Предположим, что это было именно так. Бортнянский убедился в необычайной широте, глубине и значительности знаменного пения. Он решил сесть за составление документа, предназначенного для, как мы уже говорили, «подачи наверх». Но не подписал его. Снова — почему?

Представим себе аналогичную ситуацию, скажем, в области литературы. Допустим, что любой из значительных поэтов XVIII века, будь то Г.Р. Державин или М.М. Херасков, вдруг совершенно неожиданно изменил своим литературным пристрастиям, той традиции, которой он всецело принадлежал.
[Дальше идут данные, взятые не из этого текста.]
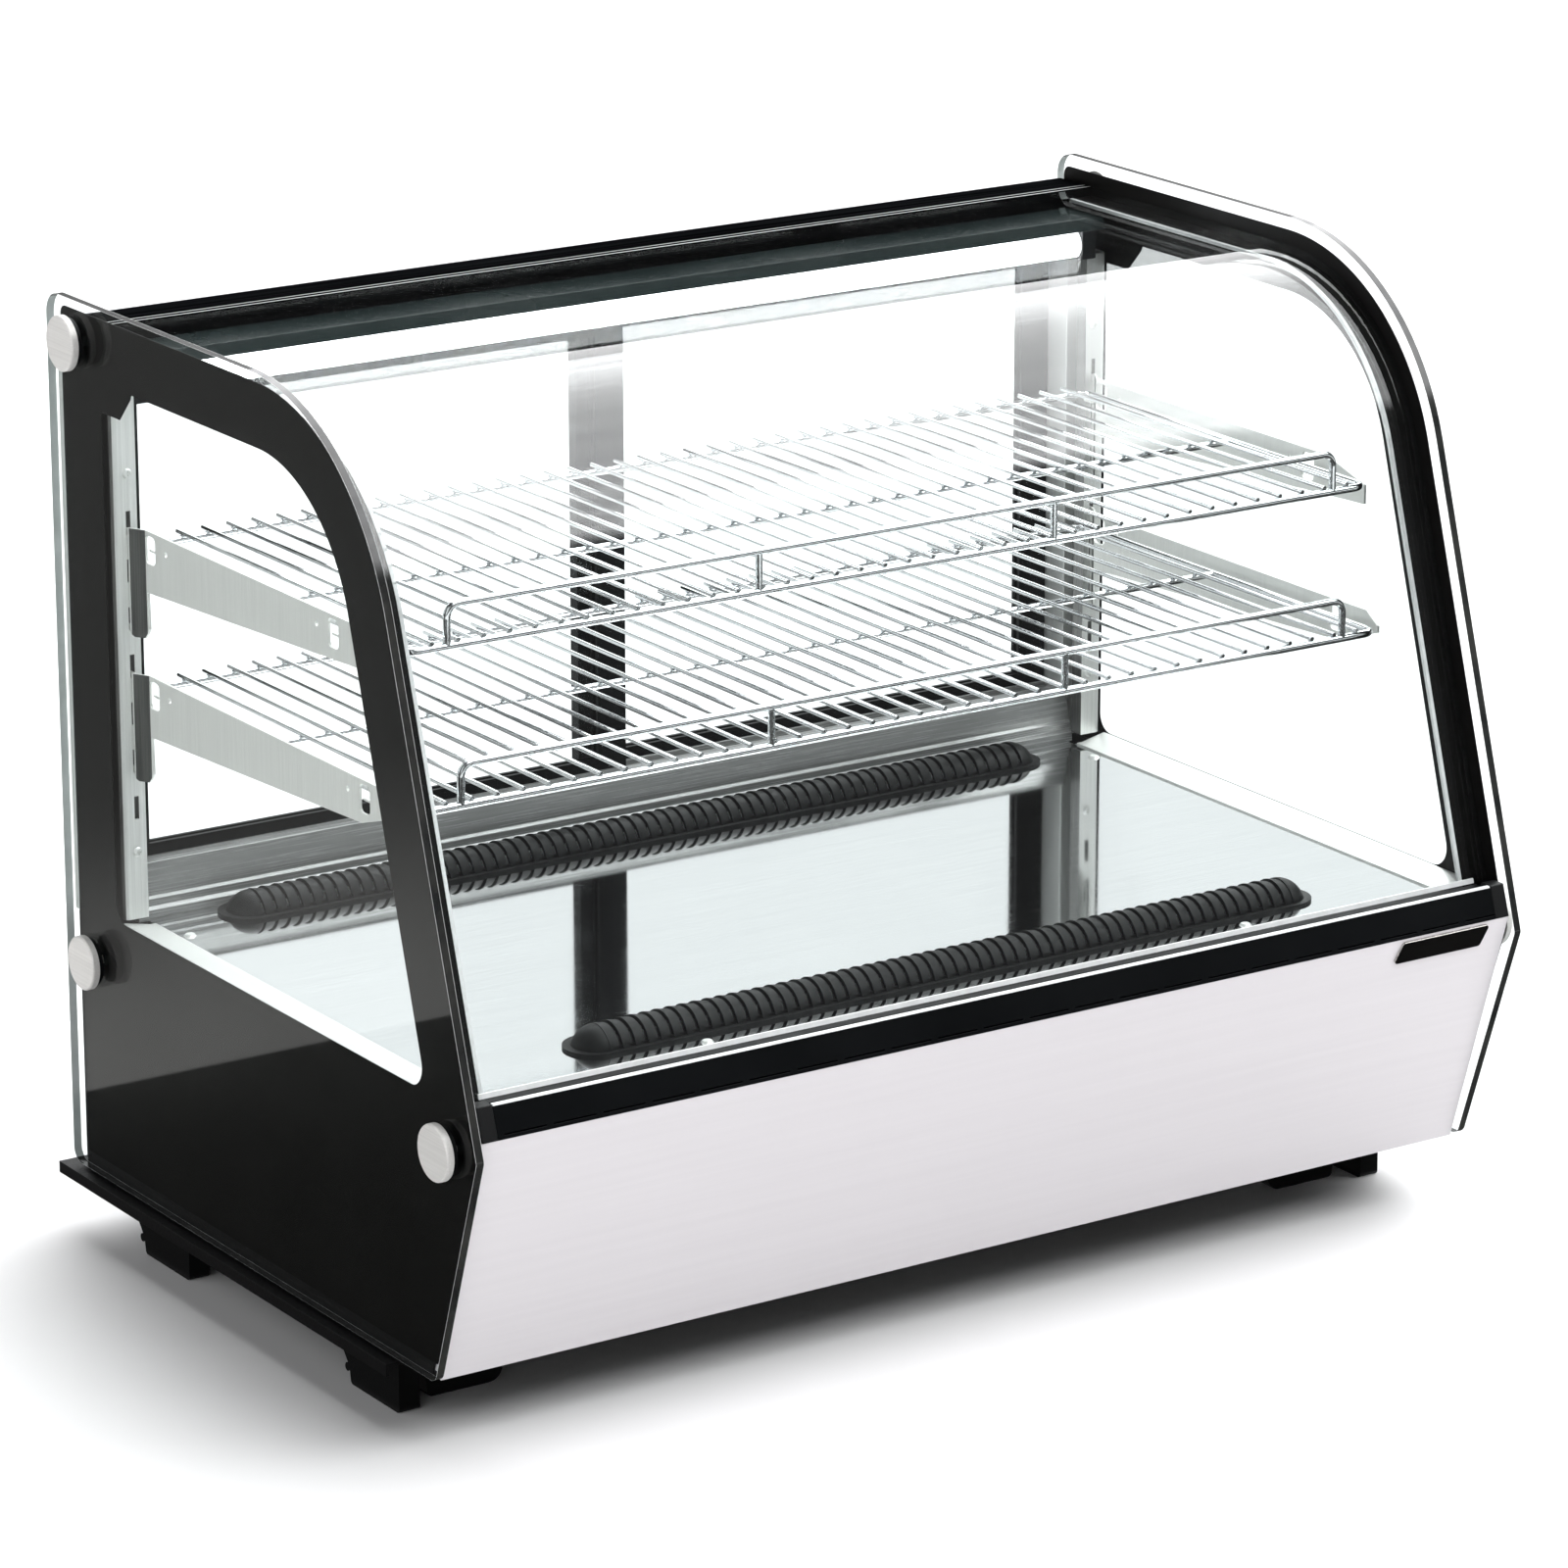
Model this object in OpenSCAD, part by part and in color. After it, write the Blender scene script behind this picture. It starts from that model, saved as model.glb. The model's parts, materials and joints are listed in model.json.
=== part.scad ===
// Countertop refrigerated bakery display case with a curved front glass, two wire shelves and
// sliding rear doors. +Z is up, the front faces -Y, and z = 0 is the plane under the feet.

/* [Case] */
// Width over the outer faces of the two side glasses
case_w = 859; // [840:1:880]
// Height of the top edge of the side glasses
case_top = 685; // [675:1:700]
// Thickness of the side glasses
side_glass_t = 6; // [5:0.5:8]
// Radius of the bend at the top front of the side glasses
bend_r = 182; // [150:1:200]
// Width of the clear rim outside the black print of a side glass
clear_rim = 9; // [6:1:12]

/* [Front glass] */
// Distance from the side glass outline to the outer face of the curved glass
front_inset = 20; // [18:1:24]
// Thickness of the curved front glass
front_glass_t = 6; // [5:0.5:7]
// Width of the black border along each side of the curved glass
border_w = 18; // [12:1:24]

/* [Base] */
// Height of the feet, up to the underside of the base lip
foot_h = 41; // [36:1:45]
// Height of the display deck above the table
deck_z = 241; // [239:1:243]

/* [Shelves] */
// Height of the upper shelf's frame wire
upper_z = 519.4; // [517:0.2:520]
// Height of the lower shelf's frame wire
lower_z = 415.8; // [413:0.2:416.4]
// Number of wires that run from front to back in a shelf
shelf_wires = 39; // [33:2:39]
// Diameter of the frame and guard rail wire
frame_wire_d = 5.6; // [5:0.2:6]
// Diameter of the wires that run from front to back
deck_wire_d = 3.2; // [3:0.2:4]

/* [Doors] */
// Distance that a rear door overlaps the centre of the opening
door_overlap = 16; // [14:1:20]
// Width of the upright bars of a door frame
stile_w = 24; // [22:1:34]

/* [Hidden] */
$fn = 64;
eps = 0.01;

// side view outline of the case, as [y, z] corners in order, and the radius of each corner
outline = [[275.5, 52], [275.5, case_top], [-142.3, case_top], [-284.5, 220], [-228, 52]];
outline_r = [10, 16, bend_r, 5, 8];

glass_x = case_w / 2;
inner_x = glass_x - side_glass_t;
film_gap = 0.1;
film_t = 0.4;
print_x = inner_x - film_gap - film_t;
cap_places = [[240, 655], [238, 211], [-245, 218]];
cap_d = 39;
cap_out = 9.5;

lip_x = glass_x + 8;
pan_top = foot_h + 8.5;
pan_rear = 284.2;
wall_x = inner_x - 3;

header_y = [231.5, 275.5];
header_z = [632, 665.5];
lamp_y = 203;
lamp_z = 632;
lamp_d = 21;
lamp_half = 386;

deck_x = 396;
deck_y = [-242.5, 217];
grille_front = [8, -183];
grille_rear = [0, 194];

upright_x = [401, 414.5];
upright_y = [205.5, 232];
upright_bend = 5;
slot_x = 408;
slot_pitch = 34;
slot_z0 = 328.2;
slot_h = 16.6;
slot_w = 3.4;
slots = [for (i = [0:6]) slot_z0 + i * slot_pitch];

sill_y = [218, 275.5];
sill_top = 279;
opening_x = 404;
sill_x = opening_x - 1.6;
track_y = [[242, 254], [256, 268]];
door_t = 10;
door_z = [265.1, 626];
track_floor = 265;
door_w = opening_x + door_overlap - 1;

machine_z = pan_top;
compressor_at = [255, 55];
fan_at = [250, 122];
evap_fan_at = [-250, 168];
panel_y = [276, 278];
control_at = [-250, 150];
switch_at = [[-330, 150], [-365, 150]];

// ---------- shared shapes ----------

function unit(v) = v / norm(v);
function before(p, i) = unit(p[(i + len(p) - 1) % len(p)] - p[i]);
function after(p, i) = unit(p[(i + 1) % len(p)] - p[i]);
function half_angle(p, i) = acos(before(p, i) * after(p, i)) / 2;
function inward(p, i, d) = p[i] + unit(before(p, i) + after(p, i)) * d / sin(half_angle(p, i));
function inset(p, d) = [for (i = [0:len(p) - 1]) inward(p, i, d)];

// a convex polygon with a true arc at each corner
module rounded(p, r) {
  polygon([for (i = [0:len(p) - 1])
    for (side = [before(p, i), after(p, i)]) p[i] + side * r[i] / tan(half_angle(p, i))]);
  for (i = [0:len(p) - 1]) translate(inward(p, i, r[i])) circle(r[i]);
}

function turn(a) = a > 180 ? a - 360 : a < -180 ? a + 360 : a;
function angle_of(v) = atan2(v[1], v[0]);
function arc_points(c, a, b, n) = [for (k = [0:n])
  let (t = angle_of(a - c) + turn(angle_of(b - c) - angle_of(a - c)) * k / n)
  c + norm(a - c) * [cos(t), sin(t)]];
function corner_points(p, i, r) = arc_points(inward(p, i, r),
  p[i] + before(p, i) * r / tan(half_angle(p, i)),
  p[i] + after(p, i) * r / tan(half_angle(p, i)), 4 + ceil(r / 6));

// the same outline for a thin film, with its arcs as short chords
module film_shape(p, r) {
  polygon([for (i = [0:len(p) - 1]) each corner_points(p, i, r[i])]);
}

// the case outline moved inwards by d
module case_outline(d) {
  rounded(inset(outline, d), [for (r = outline_r) max(r - d, 1)]);
}

// 2D [y, z] shape extruded from x0 to x1
module along_x(x0, x1) {
  translate([x0, 0, 0]) rotate([90, 0, 90]) linear_extrude(x1 - x0) children();
}

// 2D [x, z] shape extruded from y0 to y1
module along_y(y0, y1) {
  translate([0, y1, 0]) rotate([90, 0, 0]) linear_extrude(y1 - y0) children();
}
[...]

То есть, пользуясь языковыми принципами XVIII — начала XIX века, создавая свои основные произведения в современных ему традициях, поэт самым неожиданным образом стал бы пропагандировать для употребления... древнерусский язык, язык эпохи «Слова о полку Игореве». И не только пропагандировать, но и обращаться в высшие государственные инстанции с целью доказать правомерность такого умозаключения. Если бы поэт, как передовой человек своей эпохи, хотел акцентировать внимание общественности на важности изучения языка давно ушедшего времени, то он мог попросту издать древнерусские тексты, прокомментировать их, выступить со статьей, наконец, отразить свои устремления в своем литературном творчестве, в языке своих сочинений. Так и поступали современники, издав то же «Слово о полку Игореве», работая над его переводами и толкованиями. Но поэт не взялся бы составлять проект реорганизации языка в общегосударственном масштабе. Это было бы просто нелепо!